Peterson-Roest said he would get only a few fruits and vegetables with his do-it-yourself method. Once he introduced a hive into his garden, his harvest became significantly more fruitful — and he threw away the paintbrush.
“I learned to pickle. I learned to can. I learned to make things out of zucchini that I would’ve never thought to use zucchini for because I had so much produce. I just couldn’t give it away fast enough,” said Peterson-Roest.
Paule brought beehives to Detroit to help combat the issue of urban food deserts, especially in the East Warren community, he said.
Through beekeeping, Paule hopes to promote urban agriculture in order to provide people fresh and organic produce that is accessible and affordable.
Paule also wants to educate people on the importance of bees, he said.
“This is something that I didn’t learn growing up. I was afraid of bees and had nothing to do with bees. And I knew bees were dying and frankly I didn’t care,” said Paule.

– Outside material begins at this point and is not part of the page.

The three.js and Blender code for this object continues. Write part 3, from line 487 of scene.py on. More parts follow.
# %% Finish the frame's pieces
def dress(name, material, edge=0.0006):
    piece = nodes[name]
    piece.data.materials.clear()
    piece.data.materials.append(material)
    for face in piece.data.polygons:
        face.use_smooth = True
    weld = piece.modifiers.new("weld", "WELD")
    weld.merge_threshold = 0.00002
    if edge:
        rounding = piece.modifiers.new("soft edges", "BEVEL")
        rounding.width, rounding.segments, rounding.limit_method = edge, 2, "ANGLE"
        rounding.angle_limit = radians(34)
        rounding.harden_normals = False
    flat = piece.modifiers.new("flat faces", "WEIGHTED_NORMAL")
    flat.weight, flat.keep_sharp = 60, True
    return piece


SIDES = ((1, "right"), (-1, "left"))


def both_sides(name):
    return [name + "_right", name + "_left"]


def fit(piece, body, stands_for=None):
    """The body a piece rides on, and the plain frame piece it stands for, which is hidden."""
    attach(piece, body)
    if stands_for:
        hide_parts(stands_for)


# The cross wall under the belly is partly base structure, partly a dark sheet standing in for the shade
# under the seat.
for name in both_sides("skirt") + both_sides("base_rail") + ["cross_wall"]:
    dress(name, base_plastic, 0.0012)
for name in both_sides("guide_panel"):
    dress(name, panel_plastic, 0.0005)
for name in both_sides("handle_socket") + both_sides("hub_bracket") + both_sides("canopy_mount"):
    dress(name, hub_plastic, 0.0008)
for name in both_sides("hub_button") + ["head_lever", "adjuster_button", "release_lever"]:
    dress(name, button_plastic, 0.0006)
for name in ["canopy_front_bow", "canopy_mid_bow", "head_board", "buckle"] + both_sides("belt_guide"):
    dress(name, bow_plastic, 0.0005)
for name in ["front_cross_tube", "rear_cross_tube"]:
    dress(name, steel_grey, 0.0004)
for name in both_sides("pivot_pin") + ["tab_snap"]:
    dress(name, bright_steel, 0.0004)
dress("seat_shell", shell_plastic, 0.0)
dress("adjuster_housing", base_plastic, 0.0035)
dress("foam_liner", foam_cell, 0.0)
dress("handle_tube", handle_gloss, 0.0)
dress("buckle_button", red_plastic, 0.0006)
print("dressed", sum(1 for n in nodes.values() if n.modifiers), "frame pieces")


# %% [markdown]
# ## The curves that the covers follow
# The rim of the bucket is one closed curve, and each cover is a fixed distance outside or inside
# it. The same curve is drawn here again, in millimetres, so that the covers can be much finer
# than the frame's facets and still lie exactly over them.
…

According to a report from the Center of Biological Diversity, which studied over 700 North American bee species, more than half of bee species are declining in population; nearly a quarter are at risk of extinction due to the destruction of their habitats and use of pesticides.
There are many things people can do to help improve the health of the bee community, said Peterson-Roest.
This includes planting flowers, herbs and native plants. Doing something as simple as placing a plant on the porch or putting a bowl of water outside so bees can comfortably land and get a drink can go a long way Peterson-Roest said.
It is extremely important to avoid the use of insecticides and pesticides because those products can kill bees, according to Peterson-Roest.
Matthew Seeger, dean of the College of Fine, Performing, and Communication Arts, who bee keeps as a hobby, thinks that WSU would be a good place for beehives.
“There are some places on campus where there are good blooms of flowers that the bees really like,” Seeger said. “In the spring, when all the crab apple trees are blooming, you’ll see a lot of bees on the crab apples. There are a few other places where you’ll see the bees sort of congregate in the spring.”
“We believe that we can transform fear into love just through education and by allowing people to know just how important these pollinators are,” Paule said.